Mansour’s words expressing appreciation for their recent meeting in Serry’s office in Jerusalem — located in Government House, the former British headquarters on the southern edge of Jerusalem near Bethlehem — first made Serry smile, then raise his eyebrows, as Mansour said the Palestinians have hoped, “when we have our own independent state”, to relocate their Presidential office in the colonial British Mandate-era Government House with its rose garden and tall trees, and Art Deco mixed with Oriental architectural style …
Israel’s newly-accredited Ambassador to the UN, Ron Prosor, told the Council that, if carried out, a Palestinian move at the UN would be a unilateral attempt to create a state while bypassing negotiations, which s publicly opposed by some Palestinian leaders, and which could lead to violence … because it “could create expectations that could not be met”.

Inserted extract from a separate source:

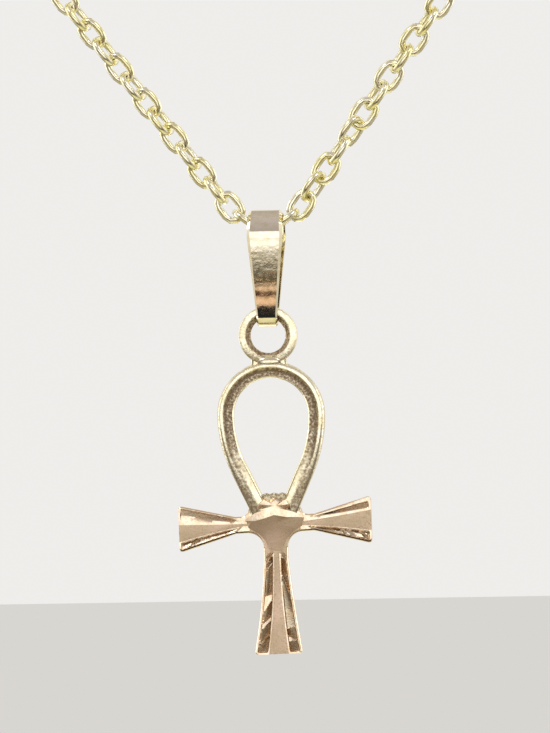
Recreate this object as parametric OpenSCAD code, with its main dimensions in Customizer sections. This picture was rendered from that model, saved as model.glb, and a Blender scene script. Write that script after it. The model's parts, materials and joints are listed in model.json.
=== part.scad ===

And, Prosor suggested, Israel’s Ben Gurion international airport, located near Tel Aviv, could come under rocket attack from the West Bank if a Palestinian state is declared unilaterally, rather than as a result of careful negotiations [but the Israeli Ambassador did not explain why there has never been any such apocalyptical attack so far, despite the fact that such a prospect was publicly discussed for the first time in 2004 in speculative reports in the Israeli media, sourced to unnamed Israeli security officials].
The American representative told the UNSC that the “temptations of symbolism” should be avoided. The U.S. would not support “symbolic actions to isolate Israel at the UN in September” [which in any case would not create an independent Palestinian state, she stated]. Nor would the U.S. support unilateral campaigns at the UN in September, or any other time.
“We do not accept the legitimacy of continued Israeli settlement activity”, she said, using a formulation that the U.S. has used before — in fact, for decades, as she noted. This apparently means that the U.S. believes everything up until a certain point [now?] is ok, but continuing it beyond that point [now?] would not be seen as legitimate…
The U.S. representative added that the fate of existing settlements should be dealt with by the parties.